By now, you might think finding arbitrage is easy. The reality is far more challenging. In a real market with thousands of assets, the number of possible combinations to check for mispricing is astronomically large. Trying to find an arbitrage portfolio by brute force is a classic "needle in a haystack" problem, a victim of the "curse of dimensionality." The search space grows combinatorially, making exhaustive search impossible. Even worse, if you test millions or billions of potential strategies, you are statistically guaranteed to find some that look profitable just by pure chance—spurious correlations that are not real arbitrage opportunities. This multiple testing problem is a huge challenge in modern quantitative finance.

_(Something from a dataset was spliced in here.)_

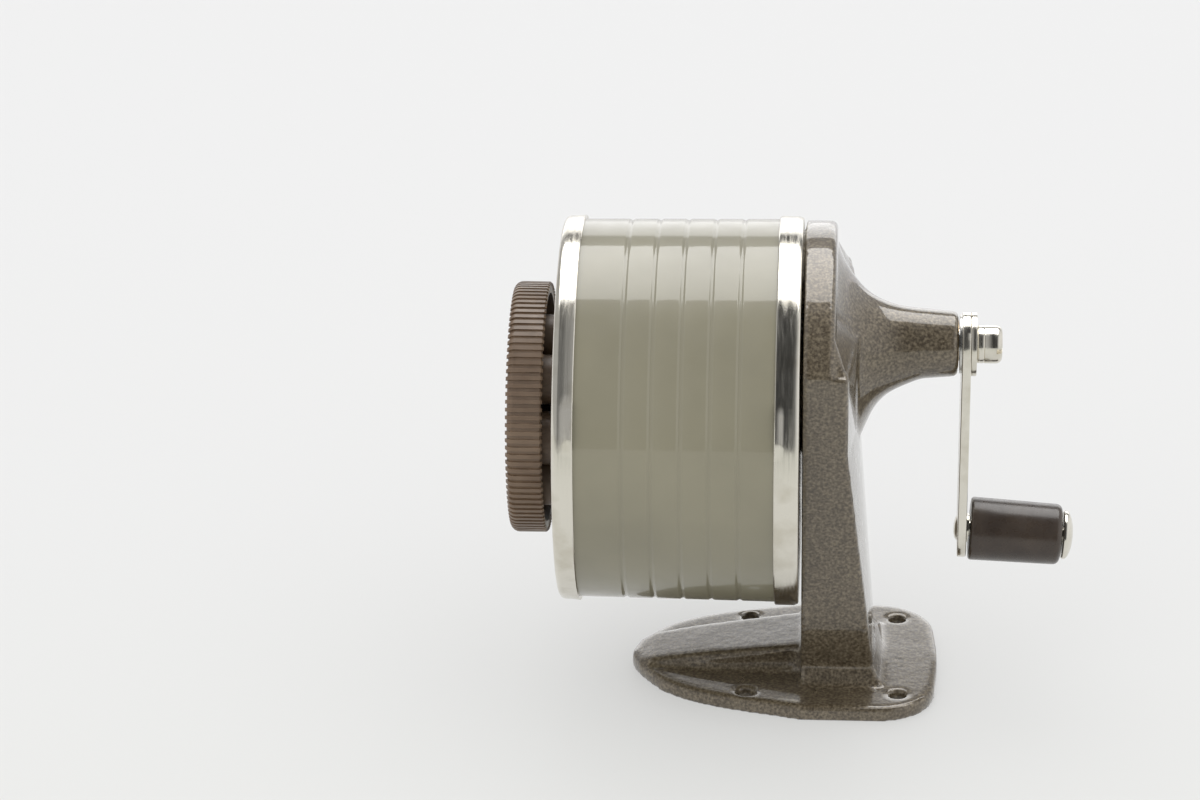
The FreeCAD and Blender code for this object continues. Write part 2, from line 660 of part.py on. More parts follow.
def lock_washer():
    """Split spring washer under the crank screw."""
    washer = ring(RIVET_X, RIVET_X + LOCK_T, LOCK_R, SCREW_R + 0.1)
    slit = block((RIVET_X - 1, RIVET_X + LOCK_T + 1), (-0.4, 0.4), (CUTTER_Z, CUTTER_Z + LOCK_R + 1))
    slit.rotate(V(0, 0, CUTTER_Z), X_DIR, -60)
    return washer.cut(slit)


def crank_screw():
    """Slotted round-head screw that holds the arm on the shaft."""
    start = RIVET_X + LOCK_T
    end = start + SCREW_HEAD_T
    head = turned([(start, 0), (start, SCREW_HEAD_R - 0.4), (start + 0.6, SCREW_HEAD_R),
                   (end - 1.3, SCREW_HEAD_R), (end - 0.5, SCREW_HEAD_R - 0.5),
                   (end, SCREW_HEAD_R - 1.5), (end, 0)])
    shank = disc(RIVET_X - SCREW_L, start + 0.5, SCREW_R)
    slot = block((end - SLOT_DEPTH, end + 1), (-SCREW_HEAD_R - 1, SCREW_HEAD_R + 1),
                 (CUTTER_Z - SLOT_W / 2, CUTTER_Z + SLOT_W / 2))
    return fuse([head, shank]).cut(slot)


def knob_end_x():
    """Outer end of the knob along its own axis."""
    return KNOB_X + KNOB_L


def knob():
    """Long round grip, a little thinner at its outer end, with a bore for the rivet."""
    end = knob_end_x()
    grip = turned([(KNOB_X, 0), (KNOB_X, KNOB_R - 0.5), (KNOB_X + 0.2, KNOB_R - 0.15),
                   (KNOB_X + 0.7, KNOB_R), (end - 1.6, KNOB_END_R), (end - 0.8, KNOB_END_R - 0.25),
                   (end - 0.2, KNOB_END_R - 0.9), (end, KNOB_END_R - 1.6), (end, 0)], RIVET_Z)
    return drooped(grip.cut(disc(KNOB_X - 1, end + 1, KNOB_RIVET_R + RUN, RIVET_Z)))


def knob_rivet():
    """Shouldered rivet that carries the knob, clinched behind the arm."""
    end = knob_end_x() + SLIP
    rim = 0.6
    curve = KNOB_RIVET_HEAD_T - rim
    dome = [(end + rim + curve * math.sin(math.radians(angle)),
             KNOB_RIVET_HEAD_R * math.cos(math.radians(angle))) for angle in range(0, 90, 10)]
    head = turned([(end, 0), (end, KNOB_RIVET_HEAD_R - 0.3)] + dome + [(end + rim + curve, 0)],
                  RIVET_Z)
    shank = disc(ARM_X - CLINCH_T + 0.3, end + 0.5, KNOB_RIVET_R, RIVET_Z)
    shoulder_disc = disc(ARM_X + 1, KNOB_X - SLIP, KNOB_RIVET_R + 1.4, RIVET_Z)
    body = fuse([drooped(head), drooped(shank), drooped(shoulder_disc)])
    inside_arm = block((ARM_X, RIVET_X), (-20, 20), (RIVET_Z - 20, RIVET_Z + 20))
    inside_arm = inside_arm.cut(drooped(disc(ARM_X - 3, RIVET_X + 3, KNOB_RIVET_R, RIVET_Z)))
    clinch = turned([(ARM_X - CLINCH_T, 0), (ARM_X - CLINCH_T, CLINCH_R * 0.6),
                     (ARM_X - CLINCH_T * 0.5, CLINCH_R * 0.92), (ARM_X, CLINCH_R), (ARM_X, 0)],
                    RIVET_Z)
    return fuse([body.cut(inside_arm), clinch])


# --- receptacle -----------------------------------------------------------------------------
def drum_radius(x):
    """Outer radius of the drum tube between its end bands."""
    front = BAND_FRONT_X + FRONT_BAND_W
    back = REAR_BAND_BACK_X - REAR_BAND_W
    share = min(max((x - front) / (back - front), 0.0), 1.0)
    return DRUM_FRONT_R + share * (DRUM_BACK_R - DRUM_FRONT_R)


def drum_profile(offset):
    """Corner and groove edges of the drum tube wall, front to back, moved in by offset."""
    xs = [BAND_FRONT_X + CAP_T, BAND_FRONT_X + FRONT_BAND_W]
    grooves = [GROOVE_LAST_X - GROOVE_PITCH * index for index in range(GROOVES - 1, -1, -1)]

    def point(x, drop=0.0):
        return V(x, 0, DRUM_Z + drum_radius(x) - offset - drop)

    edges = [Part.makeLine(point(xs[0]), point(xs[1]))]
    last = xs[1]
    for middle in grooves:
        start = middle - GROOVE_W / 2
        end = middle + GROOVE_W / 2
        edges.append(Part.makeLine(point(last), point(start)))
        edges.append(Part.Arc(point(start), point(middle, GROOVE_DEPTH), point(end)).toShape())
        last = end
    back = REAR_BAND_BACK_X - REAR_BAND_W
    edges.append(Part.makeLine(point(last), point(back)))
    edges.append(Part.makeLine(point(back), point(REAR_BAND_BACK_X - CAP_T)))
    return edges, point(xs[0]), point(REAR_BAND_BACK_X - CAP_T)


def drum_tube():
    """Thin, slightly tapered tube with rolled grooves."""
    outer, outer_front, outer_back = drum_profile(0.0)
    inner, inner_front, inner_back = drum_profile(DRUM_WALL)
    edges = outer + inner + [Part.makeLine(outer_front, inner_front),
                             Part.makeLine(outer_back, inner_back)]
    face = Part.Face(Part.Wire(Part.__sortEdges__(edges)))
    return face.revolve(V(0, 0, DRUM_Z), X_DIR, 360)


def tab_wedges(edge_x, into, inner, rise):
    """Wedges round the drum that widen towards a band's edge, one for each tab.

    edge_x is the band's edge and into points from it to the middle of the band. The
    wedges start at the radius inner and rise outwards at the edge.
    """
    outline = [(edge_x + into * TAB_L, inner - 0.3), (edge_x + into * TAB_L, inner),
               (edge_x, inner + rise), (edge_x, inner - 0.3)]
    half = inner * math.sin(math.radians(TAB_ANGLE / 2))
    sector = block((edge_x - TAB_L, edge_x + TAB_L), (-half, half), (DRUM_Z, DRUM_Z + 2 * inner))
    wedge = turned(outline, DRUM_Z).common(sector)
    return around(wedge, TABS, DRUM_Z, TAB_START)


def front_cap():
    """Drawn end cap with the pencil opening and the hole for the dial rivet."""
    back = BAND_FRONT_X + FRONT_BAND_W
    cap = disc(BAND_FRONT_X, back, FRONT_BAND_R, DRUM_Z)
    rim = [edge for edge in cap.Edges if edge.BoundBox.XMax < BAND_FRONT_X + 0.01]
    cap = cap.makeFillet(CAP_EDGE, rim)
    cap = fuse([cap] + tab_wedges(back, -1, FRONT_BAND_R, TAB_RISE))
    cap = cap.cut(disc(BAND_FRONT_X + CAP_T, back + 1, DRUM_FRONT_R, DRUM_Z))
    for wedge in tab_wedges(back, -1, DRUM_FRONT_R, TAB_RISE):
        cap = cap.cut(wedge)
    cap = cap.cut(disc(BAND_FRONT_X - 1, BAND_FRONT_X + CAP_T + 1, CAP_HOLE_R))
    return cap.cut(disc(BAND_FRONT_X - 1, BAND_FRONT_X + CAP_T + 1, RIVET_R, DRUM_Z))


def rear_ring():
    """Rear end band with an off-centre opening that slips over the spigot."""
    front = REAR_BAND_BACK_X - REAR_BAND_W
    flange = REAR_BAND_BACK_X - CAP_T
    band = disc(front, REAR_BAND_BACK_X, REAR_BAND_R, DRUM_Z)
    band = fuse([band] + tab_wedges(front, 1, REAR_BAND_R, TAB_RISE))
    band = band.cut(disc(front - 1, flange, DRUM_BACK_R, DRUM_Z))
    for wedge in tab_wedges(front, 1, DRUM_BACK_R, TAB_RISE):
        band = band.cut(wedge)
    lip = disc(flange - LIP_L, REAR_BAND_BACK_X, OPENING_R + LIP_T)
    return fuse([band, lip]).cut(disc(flange - LIP_L - 1, REAR_BAND_BACK_X + 1, OPENING_R))


def dial_rivet():
    """Rivet on which the dial turns."""
    clinch = BAND_FRONT_X + 2 * CAP_T
    return fuse([disc(DIAL_FRONT_X, DIAL_FRONT_X + 1.5, RIVET_HEAD_R, DRUM_Z),
                 disc(DIAL_FRONT_X, clinch + 0.5, RIVET_R, DRUM_Z),
                 disc(clinch, clinch + 1.2, RIVET_R + 1.3, DRUM_Z)])


def dial_washer():
    """Washer inside the front cap, under the clinched end of the dial rivet."""
    start = BAND_FRONT_X + CAP_T
    return ring(start, start + CAP_T, RIVET_R + 3.5, RIVET_R, DRUM_Z)


def dial_spring():
    """Arched leaf spring on the front cap that clicks into the notches of the dial."""
    face = BAND_FRONT_X
    crest = DIAL_BACK_X + SLIP
    leaf = 0.4
    outline = [(-6.0, face), (-6.0, face - leaf), (-4.2, face - leaf), (-1.3, crest),
               (1.3, crest), (4.2, face - leaf), (6.0, face - leaf), (6.0, face),
               (3.9, face), (1.0, crest + leaf), (-1.0, crest + leaf), (-3.9, face)]
    z = DRUM_Z - DIAL_R + 0.6
    strip = Part.Face(polygon([V(x, y, z) for y, x in outline]))
    return strip.extrude(V(0, 0, DIAL_RIM_T + 1.2))


# --- dial -----------------------------------------------------------------------------------
def dial_holes():
    """Angle about the dial axis and radius of each pencil hole, the chosen one on top."""
    holes = []
    for index in range(DIAL_HOLES):
        angle = (index - DIAL_TOP_HOLE) * 360.0 / DIAL_HOLES
        holes.append((angle, DIAL_HOLE_MIN_R + DIAL_HOLE_STEP * index))
    return holes


def pencil_dial():
    """Ridged dial, hollow at the back, with a guide tube behind each pencil hole."""
    tube_end = BAND_FRONT_X - SLIP
    outline = []
    for ridge in range(DIAL_RIDGES):
        step = 2 * math.pi / DIAL_RIDGES
        for radius, turn in ((DIAL_R - DIAL_RIDGE_H, 0.02), (DIAL_R, 0.14),
                             (DIAL_R, 0.58), (DIAL_R - DIAL_RIDGE_H, 0.70)):
            angle = (ridge + turn) * step
            outline.append(V(DIAL_FRONT_X, radius * math.sin(angle),
                             DRUM_Z + radius * math.cos(angle)))
    rim = Part.Face(polygon(outline)).extrude(V(DIAL_W, 0, 0))
    rim = rim.common(turned([(DIAL_FRONT_X, 0), (DIAL_FRONT_X, DIAL_R - 1.6),
                             (DIAL_FRONT_X + 0.5, DIAL_R - 0.6), (DIAL_FRONT_X + 1.4, DIAL_R + 0.1),
                             (DIAL_BACK_X - 0.3, DIAL_R + 0.1), (DIAL_BACK_X, DIAL_R - 0.3),
                             (DIAL_BACK_X, 0)], DRUM_Z))
    rim = rim.cut(disc(DIAL_FRONT_X + DIAL_FACE_T, DIAL_BACK_X + 1, DIAL_R - DIAL_RIM_T, DRUM_Z))
    tubes = [disc(DIAL_FRONT_X, tube_end, DIAL_HUB_R, DRUM_Z)]
    bores = [disc(DIAL_FRONT_X - 1, tube_end + 1, RIVET_R + RUN, DRUM_Z),
             disc(DIAL_FRONT_X - 1, DIAL_FRONT_X + 1.5 + SLIP, RIVET_HEAD_R + SLIP, DRUM_Z)]
    for angle, radius in dial_holes():
        place = DRUM_Z + DIAL_OFFSET
        tube = disc(DIAL_FRONT_X, tube_end, radius + DIAL_TUBE_WALL, place)
        bore = disc(DIAL_FRONT_X - 1, tube_end + 1, radius, place)
        for shape, group in ((tube, tubes), (bore, bores)):
            shape.rotate(V(0, 0, DRUM_Z), X_DIR, angle)
            group.append(shape)
    notch = Part.makeCylinder(DIAL_NOTCH_R, DIAL_RIM_T + 2, V(DIAL_BACK_X, 0, DRUM_Z - DIAL_R - 1))
    bores.extend(around(notch, DIAL_HOLES, DRUM_Z))
    tubes_face = DIAL_FRONT_X + DIAL_FACE_T / 2
    tubes = [tube.cut(disc(DIAL_FRONT_X - 1, tubes_face, DIAL_R, DRUM_Z)) for tube in tubes]
    dial = fuse([rim] + tubes)
    for bore in bores:
        dial = dial.cut(bore)
    return dial


PARTS = {
    "stand_casting": stand_casting,
    "shaft_bush": shaft_bush,
    "ring_gear": ring_gear,
    "ring_gear_screws": ring_gear_screws,
    "receptacle_clips": receptacle_clips,
    "drum_tube": drum_tube,
    "front_cap": front_cap,
    "rear_ring": rear_ring,
    "dial_rivet": dial_rivet,
    "dial_washer": dial_washer,
    "dial_spring": dial_spring,
    "pencil_dial": pencil_dial,
    "crank_shaft": crank_shaft,
    "cutter_frame": cutter_frame,
    "cutter_pins": cutter_pins,
    "hub_washer": hub_washer,
    "arm_washer": arm_washer,
    "crank_arm": crank_arm,
    "lock_washer": lock_washer,
    "crank_screw": crank_screw,
    "knob_rivet": knob_rivet,
    "knob": knob,
    "cutter_a": lambda: cutter(1),
    "cutter_b": lambda: cutter(-1),
    "pinion_a": lambda: pinion(1),
    "pinion_b": lambda: pinion(-1),
}


def main():
    """Build every piece and write it to its own file."""
    os.makedirs("parts", exist_ok=True)
    for name, build in PARTS.items():
        shape = build()
        if shape.ShapeType == "Compound" and len(shape.Solids) == 1:
            shape = shape.Solids[0]
        print(name, len(shape.Solids), shape.isValid(), round(shape.Volume, 1))
        shape.exportStep("parts/" + name + ".step")


main()
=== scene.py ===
"""Looks of a hand-cranked pencil sharpener: hammered enamel stand, ribbed drum, plated bands.

Metres, +Z up, +X from the pencil dial to the crank. Every piece is turned or shaped where it
stands, so its object stays at the origin of the frame.
"""
import json
import logging
import math
from collections.abc import Callable
from dataclasses import dataclass, field
from enum import Enum

import bpy
from mathutils import Matrix, Vector


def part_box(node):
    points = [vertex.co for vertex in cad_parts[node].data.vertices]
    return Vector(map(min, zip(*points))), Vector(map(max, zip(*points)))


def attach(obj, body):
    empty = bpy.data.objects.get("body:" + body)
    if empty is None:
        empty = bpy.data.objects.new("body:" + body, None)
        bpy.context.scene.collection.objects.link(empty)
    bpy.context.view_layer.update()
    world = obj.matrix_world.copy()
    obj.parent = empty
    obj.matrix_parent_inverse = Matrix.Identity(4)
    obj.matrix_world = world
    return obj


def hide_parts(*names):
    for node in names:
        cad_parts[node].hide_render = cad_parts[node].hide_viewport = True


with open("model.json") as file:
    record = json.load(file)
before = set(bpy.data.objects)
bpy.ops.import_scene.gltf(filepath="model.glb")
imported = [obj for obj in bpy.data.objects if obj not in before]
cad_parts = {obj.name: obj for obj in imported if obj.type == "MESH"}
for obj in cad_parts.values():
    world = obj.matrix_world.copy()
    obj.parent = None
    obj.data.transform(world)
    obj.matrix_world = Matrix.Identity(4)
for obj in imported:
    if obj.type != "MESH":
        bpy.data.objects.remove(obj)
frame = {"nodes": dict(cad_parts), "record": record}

LOG = logging.getLogger("sharpener")
MM = 0.001
Outline = list[tuple[float, float]]
Colour = tuple[float, float, float]


class Slot(Enum):
    """Material slots of the record."""

    HAMMERTONE = "hammertone_paint"
    DRUM = "drum_paint"
    NICKEL = "nickel_plate"
    STEEL = "plated_steel"
    HARD_STEEL = "hardened_steel"
    CAST = "cast_frame"
    BRONZE = "bronze"
    DIAL = "dial_plastic"
    KNOB = "knob_plastic"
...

Finally, there is a deep, almost philosophical, question lurking at the heart of our models. Our financial models are almost all built on the assumption that the unpredictable "shocks" that move prices are truly random, like the flip of a fair coin. But what if they are not? What if the random number generators we use in our simulations, or the real market dynamics themselves, have subtle patterns, like a tiny serial correlation where a positive shock is slightly more likely to be followed by another positive shock? A simple trading strategy—"if the last move was up, bet on up; if it was down, bet on down"—could then generate consistent profits. This would be an arbitrage opportunity arising not from a mispricing between assets, but from a flaw in the fundamental "randomness" of the system itself. This reveals that the absence of arbitrage is not just a statement about prices; it is a statement about the nature of information and uncertainty. An efficient market is one in which the future is, for all practical purposes, truly unpredictable.
So, from the simple logic of option pricing to the grand unification with physics and game theory, from the practical challenges of carbon markets to the philosophical questions of randomness, the principle of no-arbitrage stands as a central pillar. It is not just a recipe for profit; it is a fundamental test of consistency, a driver of efficiency, and a source of deep insight into the workings of our complex world.